En effet, l’article 17 précise : « La propriété étant un droit inviolable et sacré, nul ne peut en être privé, si ce n’est lorsque la nécessité publique, légalement constatée, l’exige évidemment, et sous la condition d’une juste et préalable indemnité” .
Pour l’article 1 du premier protocole :
"Toute personne physique ou morale a droit au respect de ses biens.

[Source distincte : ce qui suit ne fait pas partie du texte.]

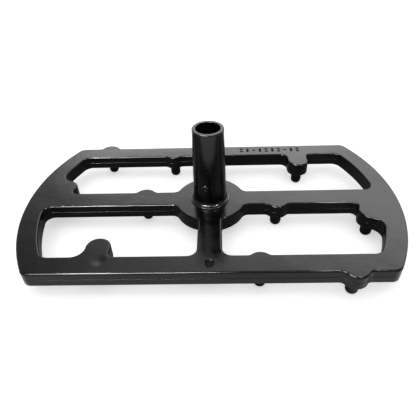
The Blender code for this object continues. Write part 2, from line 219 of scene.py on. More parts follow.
# The floor and the world. The painted shade, a dark patch that mirror rays see on the floor under the frame,
# goes from nothing at the first distance to its full depth at the second.
FLOOR_HALF = 6.0
FLOOR_GREY = 0.9
FLOOR_ROUGHNESS = 0.8
FLOOR_GLOW = 0.55
SHADE_ENDS = (RIM_OUTER + 0.010, RIM_OUTER - 0.004)
SHADE_SIDES = (0.084, 0.072)
SHADE_DEPTH = 0.80
WORLD_GREY = 0.40
BACKDROP_LIFT = 0.45

# Each lamp's name, place, target, size and power, whether surfaces mirror it, and whether it lights them
LAMPS = (
    ("overhead", (0.0, 0.0, 1.6), (0.0, 0.0, 0.0), (5.0, 5.0), 70.0, False, True),
    ("edge_strip", (-0.31, -0.58, 0.93), (-0.31, -0.10, 0.0), (0.56, 0.22), 37.0, True, False),
    ("left_glint", (-0.42, -0.24, 1.04), (0.0, 0.0, 0.0), (0.08, 0.08), 16.0, True, False),
    ("right_glint", (0.42, -0.24, 1.04), (0.0, 0.0, 0.0), (0.08, 0.08), 10.0, True, False),
)

# The camera, solved from the photographed object's straight bars and arcs
CAMERA_PITCH = 0.68524
CAMERA_YAW = -0.03319
CAMERA_ROLL = 0.03615
CAMERA_LENS = 34.19
CAMERA_SENSOR = 36.0
CAMERA_NEAR = 0.01
CAMERA_PLACE = (0.007475, -0.240318, FRAME_TOP + 0.184502)


# The outline kit. A chain of straight edges and arcs is walked with a fillet from each one to the next. An
# edge runs through (x, y) along its heading. An arc's turn is 1 anticlockwise and -1 clockwise.
Edge = namedtuple("Edge", "x y heading")
Arc = namedtuple("Arc", "x y radius turn steps")
Link = namedtuple("Link", "curve fillet steps")


def shifted_left(curve, distance):
    if isinstance(curve, Edge):
        x = curve.x - distance * math.sin(curve.heading)
        y = curve.y + distance * math.cos(curve.heading)
        return curve._replace(x=x, y=y)
    return curve._replace(radius=curve.radius - curve.turn * distance)


def edges_meet(first, second):
    way = Vector((math.cos(first.heading), math.sin(first.heading)))
    normal = Vector((-math.sin(second.heading), math.cos(second.heading)))
    start = Vector((first.x, first.y))
    along = (Vector((second.x, second.y)) - start).dot(normal) / way.dot(normal)
    return start + way * along


def edge_meets_arc(edge, arc, ahead):
    """The crossing past the arc's centre, as the edge runs, or the one before it."""
    way = Vector((math.cos(edge.heading), math.sin(edge.heading)))
    start = Vector((edge.x, edge.y))
    to_centre = Vector((arc.x, arc.y)) - start
    along = to_centre.dot(way)
    across = (to_centre - way * along).length
    half_chord = math.sqrt(arc.radius**2 - across**2)
    return start + way * (along + (half_chord if ahead else -half_chord))


def arcs_meet(first, second):
    """The crossing on the right of the line from the first centre to the second."""
    start = Vector((first.x, first.y))
    between = Vector((second.x, second.y)) - start
    along = (first.radius**2 - second.radius**2 + between.length_squared) / (2 * between.length)
    across = math.sqrt(first.radius**2 - along**2)
    way = between.normalized()
    return start + way * along + Vector((way.y, -way.x)) * across


def fillet_centre(first, second, fillet):
    """Fillets above zero lie on the left of the walk, and those below zero on the right."""
    first, second = shifted_left(first, fillet), shifted_left(second, fillet)
    if isinstance(first, Edge) and isinstance(second, Edge):
        return edges_meet(first, second)
    if isinstance(first, Arc) and isinstance(second, Arc):
        return arcs_meet(first, second)
    if isinstance(first, Edge):
        return edge_meets_arc(first, second, second.turn * fillet > 0)
    return edge_meets_arc(second, first, first.turn * fillet < 0)


def touch_point(curve, centre):
    """Where a fillet about this centre touches the curve."""
    if isinstance(curve, Edge):
        way = Vector((math.cos(curve.heading), math.sin(curve.heading)))
        start = Vector((curve.x, curve.y))
        return start + way * (centre - start).dot(way)
    middle = Vector((curve.x, curve.y))
    return middle + (centre - middle).normalized() * curve.radius


def arc_points(centre, start, end, turn, steps):
    """The points of an arc from start to end, both included."""
    first = math.atan2(start.y - centre.y, start.x - centre.x)
    last = math.atan2(end.y - centre.y, end.x - centre.x)
    sweep = turn * ((turn * (last - first)) % math.tau)
    radius = (start - centre).length
    angles = (first + sweep * step / steps for step in range(steps + 1))
    return [centre + radius * Vector((math.cos(a), math.sin(a))) for a in angles]


def outline(chain, shift):
    """The closed outline of a chain, moved left of its walk by shift. Its point count never changes."""
    curves = [shifted_left(link.curve, shift) for link in chain]
    fillets = []
    for index, link in enumerate(chain):
        radius = link.fillet - shift
        first, second = curves[index], curves[(index + 1) % len(chain)]
        centre = fillet_centre(first, second, radius)
        ends = touch_point(first, centre), touch_point(second, centre)
        fillets.append((centre, ends, math.copysign(1, radius), link.steps))
    points = []
    for index, curve in enumerate(curves):
        centre, (start, end), turn, steps = fillets[index]
        if isinstance(curve, Arc):
            before = fillets[index - 1][1][1]
            middle = Vector((curve.x, curve.y))
            points += arc_points(middle, before, start, curve.turn, curve.steps)[1:-1]
        points += arc_points(centre, start, end, turn, steps)
    return points


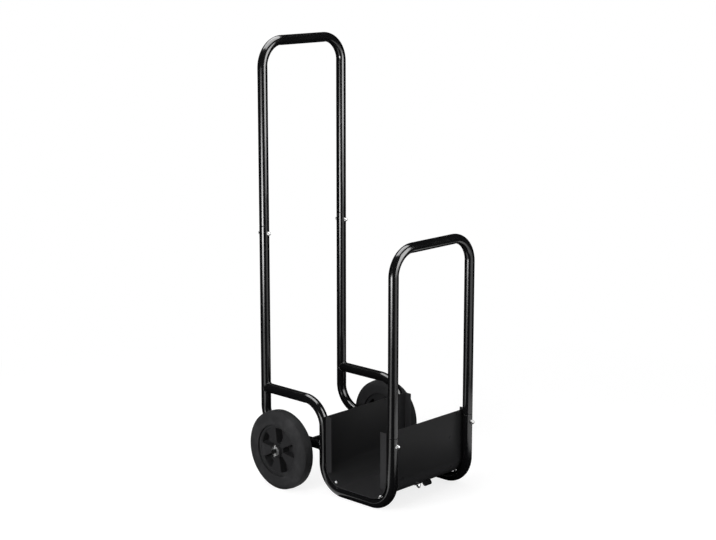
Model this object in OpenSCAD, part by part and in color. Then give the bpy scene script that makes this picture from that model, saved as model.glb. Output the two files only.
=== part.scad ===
// Fireside log cart: a bent tube frame on two runners and two wheels, with a
// sheet tray at its foot. Millimetres. +Z is up, -Y is the front, and the origin
// lies on the floor, midway between the wheels and between the uprights.

/* [Tube frame] */
// Outer diameter of the frame tube
tube_d = 25; // [22:0.5:28]
// Wall thickness of the frame tube
tube_wall = 1.2; // [1:0.1:2]
// Radius of every tube bend, to the tube's centreline
bend_r = 65; // [58:1:70]
// Distance between the two side frames, centre to centre
frame_w = 277; // [240:1:320]
// Distance from the front uprights to the rear uprights, centre to centre
frame_l = 439; // [415:1:480]
// Distance from the front uprights to the middle uprights
bay_l = 230; // [205:1:240]
// Height of the side rail's centreline
rail_h = 230; // [215:1:260]
// Height of the joint in each front upright
front_joint_h = 189.5; // [175:0.5:215]
// Height of the joint in each rear upright
rear_joint_h = 649; // [560:1:720]
// Height of the front hoop's top, to the tube's centreline
hoop_h = 644; // [560:1:720]
// Height of the push handle's top, to the tube's centreline
handle_h = 1108; // [960:1:1200]
// Gap for the weld where a tube's shaped end meets an upright
weld_gap = 0.5; // [0.4:0.1:1]

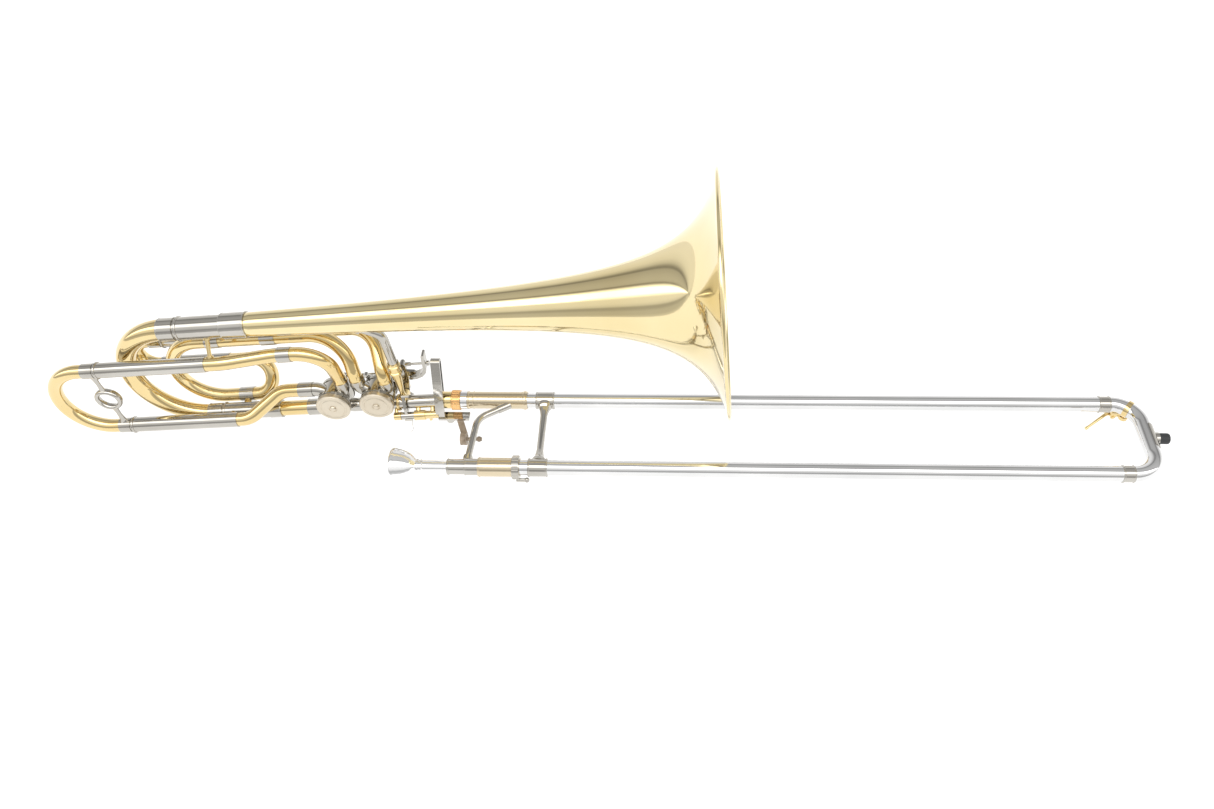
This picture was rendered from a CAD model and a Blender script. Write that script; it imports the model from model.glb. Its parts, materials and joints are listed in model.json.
import bpy, bmesh, math, json
from mathutils import Vector, Matrix


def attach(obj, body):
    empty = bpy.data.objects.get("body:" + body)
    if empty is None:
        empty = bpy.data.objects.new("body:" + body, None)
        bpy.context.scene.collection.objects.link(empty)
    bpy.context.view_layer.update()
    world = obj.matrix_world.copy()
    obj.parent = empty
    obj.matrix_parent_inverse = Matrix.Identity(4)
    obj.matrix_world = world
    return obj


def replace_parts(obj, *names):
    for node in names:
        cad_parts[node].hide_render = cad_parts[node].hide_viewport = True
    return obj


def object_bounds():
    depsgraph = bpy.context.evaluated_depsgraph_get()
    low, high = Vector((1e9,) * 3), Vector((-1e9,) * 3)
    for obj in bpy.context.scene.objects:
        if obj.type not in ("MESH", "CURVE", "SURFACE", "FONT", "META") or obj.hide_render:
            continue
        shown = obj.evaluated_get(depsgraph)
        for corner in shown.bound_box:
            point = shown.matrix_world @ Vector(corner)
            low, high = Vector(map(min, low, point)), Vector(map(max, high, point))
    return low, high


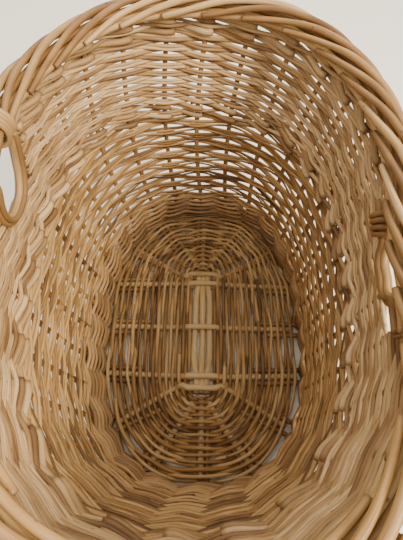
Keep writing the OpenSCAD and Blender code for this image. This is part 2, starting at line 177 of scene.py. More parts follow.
# ---- Rods as meshes ---------------------------------------------------------
class Rods:
    """Collects round rods into one mesh, with what the willow shader reads."""

    def __init__(self):
        self.points, self.faces, self.grain, self.tone, self.butt = [], [], [], [], []
        self.count = 0

    def add(self, path, diameter, ref, sides=8, tone=None, closed=False, butts=(0, 0)):
        path = np.asarray(path, float)
        n = len(path)
        ahead = np.roll(path, -1, 0) - np.roll(path, 1, 0)
        if not closed:
            ahead[0], ahead[-1] = path[1] - path[0], path[-1] - path[-2]
        ahead /= np.linalg.norm(ahead, axis=1, keepdims=True)
        ref = np.broadcast_to(np.asarray(ref, float), path.shape)
        a = ref - (ref * ahead).sum(1, keepdims=True) * ahead
        a /= np.linalg.norm(a, axis=1, keepdims=True)
        b = np.cross(ahead, a)
        run = np.concatenate([[0], np.cumsum(np.linalg.norm(np.diff(path, axis=0), axis=1))])
        radius = np.broadcast_to(np.asarray(diameter, float), (n,)) / 2
        phase = RNG.uniform(0, 50)
        radius = radius * (1 + 0.035 * np.sin(run / 17 + phase) + 0.025 * np.sin(run / 7.3 + 2 * phase))
        turn = np.arange(sides) * 2 * np.pi / sides + phase
        cos, sin = np.cos(turn), np.sin(turn)
        spread = cos[None, :, None] * a[:, None] + sin[None, :, None] * b[:, None]
        ring = path[:, None] + radius[:, None, None] * spread
        offset = RNG.uniform(-900, 900, 3)
        grain = np.stack([
            np.broadcast_to(cos * 2.5, (n, sides)), np.broadcast_to(sin * 2.5, (n, sides)),
            np.broadcast_to(run[:, None], (n, sides))], axis=-1) + offset
        tone = RNG.uniform(0, 1) if tone is None else tone
        near_butt = np.full(n, 1e3)
        if butts[0]:
            near_butt = np.minimum(near_butt, run)
        if butts[1]:
            near_butt = np.minimum(near_butt, run[-1] - run)
        start = self.count
        self.points.append(ring.reshape(-1, 3))
        self.grain.append(grain.reshape(-1, 3))
        self.tone.append(np.full(n * sides, tone))
        self.butt.append(np.repeat(np.exp(-near_butt / 2.5), sides))
        i = np.arange(n if closed else n - 1)
        j = np.arange(sides)
        i0, j0 = np.meshgrid(i, j, indexing="ij")
        i1, j1 = (i0 + 1) % n, (j0 + 1) % sides
        quads = np.stack([i0 * sides + j0, i0 * sides + j1, i1 * sides + j1, i1 * sides + j0], axis=-1)
        self.faces.append(quads.reshape(-1, 4) + start)
        self.count += n * sides
        if not closed:
            self.cap(ring[0], path[0], grain[0], tone, start, True, butts[0])
            self.cap(ring[-1], path[-1], grain[-1], tone, start + (n - 1) * sides, False, butts[1])

    def cap(self, ring, middle, grain, tone, first, flip, butt):
        sides = len(ring)
        self.points.append(middle[None])
        self.grain.append(grain.mean(0)[None])
        self.tone.append(np.array([tone]))
        self.butt.append(np.array([1.0 if butt else 0.0]))
        k = np.arange(sides)
        nxt = (k + 1) % sides
        centre = np.full(sides, self.count)
        pair = (first + nxt, first + k) if flip else (first + k, first + nxt)
        self.faces.append(np.stack([pair[0], pair[1], centre, centre], axis=-1))
        self.count += 1

    def build(self, name, material, slot, nodes):
        points = np.concatenate(self.points) * MM
        quads = np.concatenate(self.faces)
        triangle = quads[:, 2] == quads[:, 3]
        loops = np.concatenate([quads[~triangle].ravel(), quads[triangle][:, :3].ravel()])
        sizes = np.concatenate([np.full((~triangle).sum(), 4), np.full(triangle.sum(), 3)])
        starts = np.concatenate([[0], np.cumsum(sizes)[:-1]])
        mesh = bpy.data.meshes.new(name)
        mesh.vertices.add(len(points))
        mesh.vertices.foreach_set("co", points.ravel().astype(np.float32))
        mesh.loops.add(len(loops))
        mesh.loops.foreach_set("vertex_index", loops.astype(np.int32))
        mesh.polygons.add(len(sizes))
        mesh.polygons.foreach_set("loop_start", starts.astype(np.int32))
        mesh.polygons.foreach_set("loop_total", sizes.astype(np.int32))
        mesh.update(calc_edges=True)
        mesh.validate()
        mesh.polygons.foreach_set("use_smooth", np.ones(len(sizes), bool))
        grain = mesh.attributes.new("grain", "FLOAT_VECTOR", "POINT")
        grain.data.foreach_set("vector", np.concatenate(self.grain).ravel().astype(np.float32))
        for label, values in (("tone", self.tone), ("butt", self.butt)):
            layer = mesh.attributes.new(label, "FLOAT", "POINT")
            layer.data.foreach_set("value", np.concatenate(values).astype(np.float32))
        mesh.materials.append(material)
        piece = bpy.data.objects.new(name, mesh)
        bpy.context.scene.collection.objects.link(piece)
        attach(piece, "root")
        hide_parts(*nodes)
        return piece


STRAIGHT = 0.88
SLEW_SWING = 0.76
RAND_SWING = 0.80
SIDE_CALM = 0.28
OPEN_MIDDLE = 4.5


def swing_share(q, full):
    """Rods swing in and out less along the long sides."""
    return full - SIDE_CALM * edge_normal(q + 0.5)[..., 0] ** 2


def tightness(q):
    """The weave is open at the far right and closed at the left and near sides."""
    return 0.5 - 0.5 * np.cos(2 * np.pi * (q - OPEN_MIDDLE) / STAKES)


def wobble(q, size, seed):
    """Small smooth hand-made unevenness along a run of stakes."""
    waves = ((1.0, 2.1, 1.0), (0.7, 3.7, 1.9), (0.5, 0.9, 3.1))
    return size * sum(high * np.sin(q * rate + turn * seed) for high, rate, turn in waves) / 1.5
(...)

Nul ne peut être privé de sa propriété que pour cause d’utilité publique et dans les conditions prévues par la loi et les principes généraux du droit international.
Les dispositions précédentes ne portent pas atteinte au droit que possèdent les États
de mettre en vigueur les lois qu’ils jugent nécessaires pour règlementer l’usage des biens conformément à l’intérêt général ou pour assumer le paiement des impôts ou d’autres contributions ou des amendes.
 »

Mais la Cour Européenne a eu l’occasion de préciser dans l’arrêt LIHTGOW et autres du 8 juillet 1986  : « L’obligation d’indemniser découle implicitement de l’article 1 du Protocole n° 1 (P1-1) pris dans son ensemble” (§ 109 et 120 de l’arrêt) et : “La Cour se range également à l’avis de la Commission quant au niveau de l’indemnisation : sans le versement d’une somme raisonnablement en rapport avec la valeur du bien, une privation de propriété constituerait normalement une atteinte excessive qui ne saurait se justifier sur le terrain de l’article 1 (P1-1) » (§ 121).

Or les réformes successives du code des Pensions ont eu pour effet de réduire le régime de retraite des fonctionnaires et donc, pour ceux qui avaient acquis des droits sous l’ancien régime, de les priver d’une partie de ceux-ci sans qu’il soit prévu par la loi une quelconque indemnité.

Cette “expropriation“ sans indemnité aurait du être sanctionnée par le conseil Constitutionnel avant la publication de la loi ou au pire par le Conseil d’Etat, ainsi qu’il le fait en matière d’expropriation d’immeuble.